WHY WOULD THE GOP TAKE BP’S SIDE?…. By any reasonable standard, things went pretty well at the White House meeting yesterday with BP executives. President Obama came into the meeting, and told BP how it was going to be — and BP caved rather quickly.
The result was a $20 billion pot of money that will bring much-needed help to a devastated region. As one report noted, “The figure is not a cap on the potential damages, and the company received no liability waiver as part of the agreement.” BP also scrapped this year’s dividends payments, and agreed to set aside an additional $100 million to support unemployed oil industry employees.
It seems praise for the president isn’t especially common right now, but for Obama, this was no small feat — he got what he wanted, and gave up nothing. As one lawyer explained, “[The president] had no actual power to compel that aside from moral suasion and the threat of having an unhappy president. Legally, BP could have just waited for the lawsuits and drawn the whole thing out for years. As a lawyer, I find it a unique and mind-boggling accomplishment.”

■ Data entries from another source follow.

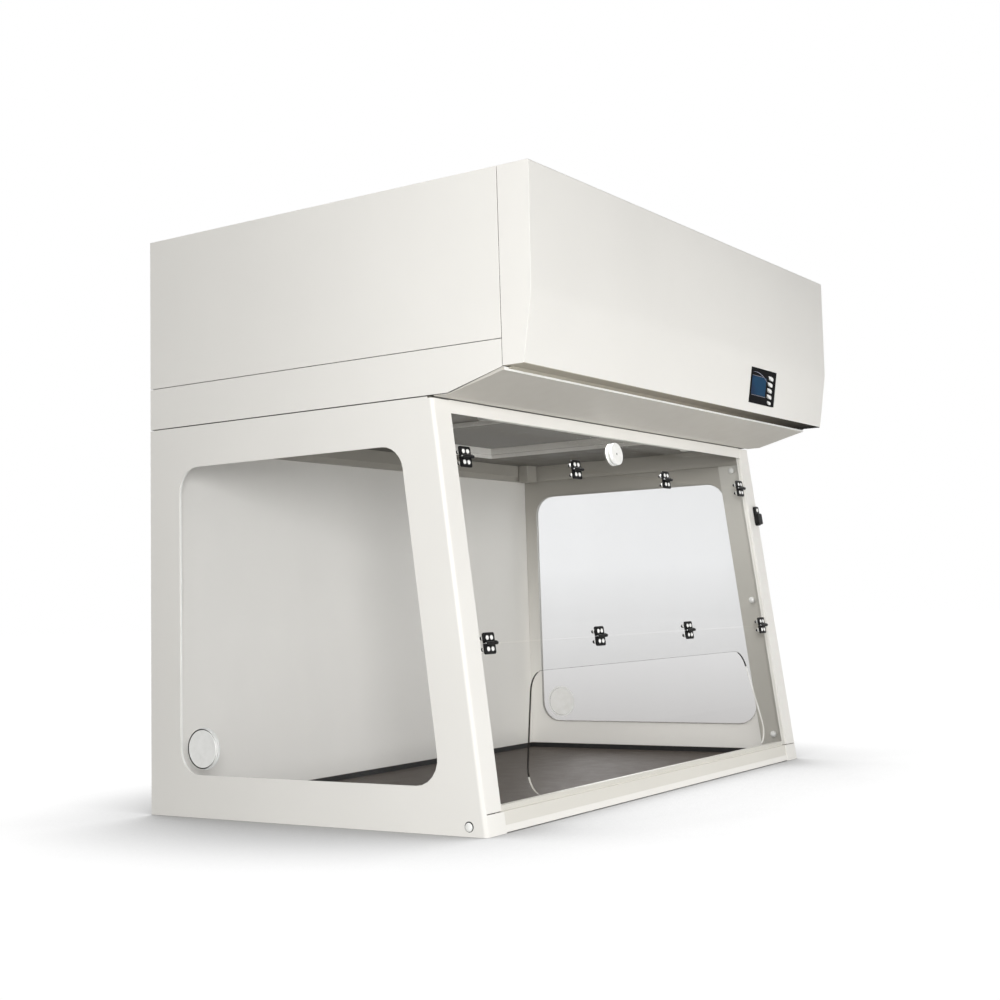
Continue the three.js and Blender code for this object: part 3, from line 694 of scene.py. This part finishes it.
def side_window(label, side):
    """Clear pane that laps the panel's opening a little; on the right side its chamber face has painted
    shade, darker towards the worktop.
    """
    node = f"side_window_{label}"
    low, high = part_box(node)
    inner, outer = across_x(node)
    trim = CAD_LAP - WINDOW_LAP
    bottom, top, rear = low.z * 1000 + trim, high.z * 1000 - trim, high.y * 1000 - trim
    near, radius = WINDOW_FRONT - WINDOW_LAP, WINDOW_RADIUS + WINDOW_LAP
    corners = ((leaning(bottom, near), bottom), (rear, bottom), (rear, top), (leaning(top, near), top))
    outline = rounded([(y, z, radius) for y, z in corners], 10)
    bm = bmesh.new()
    add_prism(bm, outline, inner, outer, across(side))
    bevel(bm, 0.0006, 2)
    bm.normal_update()
    # The pane's rim faces are opaque white: a painted highlight along the window's edge.
    outside, rim, chamber = 0, 1, 2
    for face in bm.faces:
        outward = face.normal.x * side
        on_rim = abs(outward) < FLAT_FACE
        face.material_index = rim if on_rim else (outside if outward > 0 else chamber)
    # The right pane's chamber face takes the acrylic with painted shade.
    chamber_face = "window" if side < 0 else "shaded_window"
    materials = ["window", "white_plastic", chamber_face]
    rebuild(node, "sheet", bm, materials)


def port_plug(label, side):
    """Pale lid, flush with the panel, in an eccentric black ring that is a painted shadow of the lid, and a
    white ring on the chamber side.
    """
    node = f"port_plug_{label}"
    low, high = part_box(node)
    centre = (low + high) / 2
    inner, outer = across_x(node)
    place = facing_out(side, centre.y, centre.z, 0)
    radius, boss, step = PORT_RADIUS, PORT_RADIUS - 0.4, outer - 2.3
    gap, gap_shift, ring = radius + 2.0, 1.7, radius + 4.2
    bm = bmesh.new()
    profile = [(0, outer - 0.5), (radius - 4, outer - 0.5), (radius - 3, outer), (radius - 0.8, outer),
               (radius, outer - 0.8), (radius, step), (boss, step), (boss, inner + 2.2),
               (boss - 0.4, inner + 1.9), (0, inner + 1.9)]
    add_lathe(bm, profile, place, 72)
    rebuild(node, "moulding", bm, ["white_plastic"])
    seat = bmesh.new()
    pane_face = across_x(f"side_window_{label}")[0]
    hole = circle(radius + 0.2, 72)
    # A thin black ring behind the lid's edge, shifted rearwards: a painted shadow of the lid.
    add_frame(seat, circle(gap, 72, 0, gap_shift), hole, step + 0.4, step + 0.6, place, 0)
    hole = circle(radius - 0.1, 72)
    add_frame(seat, circle(ring, 72), hole, pane_face - 1.1, pane_face - 0.3, place, 1)
    finish_piece(f"{node}_seat", seat, ["gap", "white_plastic"], "cabinet", "black_plastic")


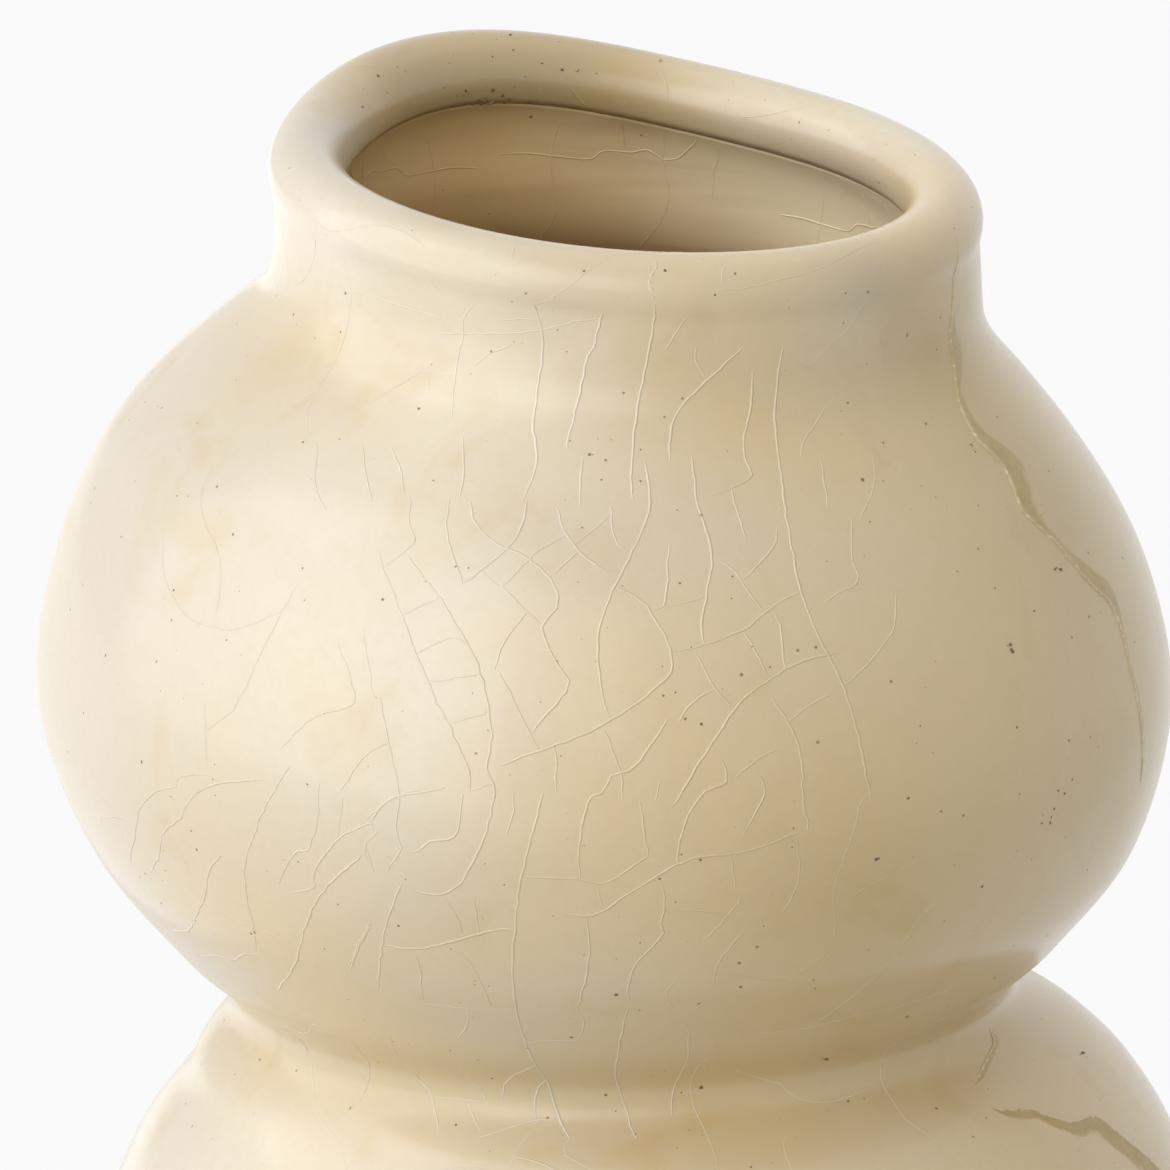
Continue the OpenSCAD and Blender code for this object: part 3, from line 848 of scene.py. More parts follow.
runLook = {
    # in mm: heights over the skin, the ragged edge, how deep the underside lies, and the gap between points
    "bead": 0.08, "beadWidth": 0.3, "shelf": 0.11, "ragged": 0.5, "sunk": 0.06, "belly": 0.6, "lip": 0.2,
    "settle": 0.01, "tipDepth": 0.1, "narrowest": 0.5, "pointGap": 0.35,
    # the bead swells and shrinks along the run; calm and taper count points
    "jagScale": 1.3, "swayScale": 0.35, "swayShare": 1.4, "steadyShare": 0.3, "calm": 7, "taper": 12,
    "columns": 30,
}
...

So, good news for the country, right? If only Republicans saw it that way.
The Republican Study Committee, a group of conservative members of the House, released a statement today calling the $20 billion BP escrow account a “Chicago-style political shakedown.”
“BP’s reported willingness to go along with the White House’s new fund suggests that the Obama Administration is hard at work exerting its brand of Chicago-style shakedown politics, wrote chairman Tom Price (R-GA). “These actions are emblematic of a politicization of our economy that has been borne out of this Administration’s drive for greater power and control.”
Rep. Michele Bachmann (R-Minn.) called the escrow “a redistribution-of-wealth fund” that could serve as a “gateway” for “more money to government.” A variety of right-wing media personalities — Limbaugh, Hannity, and Oliver North — all read from identical talking points, calling the independently-operated escrow account “a slush fund.”
Mississippi Gov. Haley Barbour (R) continues to whine about the money set aside for the Gulf Coast, inexplicably telling the AP, “If they take a huge amount of money and put it in an escrow account so they can’t use it to drill oil wells and produce revenue, are they going to be able to pay us?”
I find all of this rather bewildering. Given the nature of the crisis, it stood to reason that politicians would be tripping over each other to appear “tougher” on BP than the next guy. What elected official in his/her right mind would want to side with the oil giant responsible for the worst environmental catastrophe in American history? Apparently, we’re getting a clearer picture of the answer.
I don’t think Republicans have thought through the politics of this. If they don’t want to praise the Obama White House for its success with BP yesterday, fine. But the GOP is approaching the point at which Dems will reasonably be able to argue that Republicans are siding with BP over the country.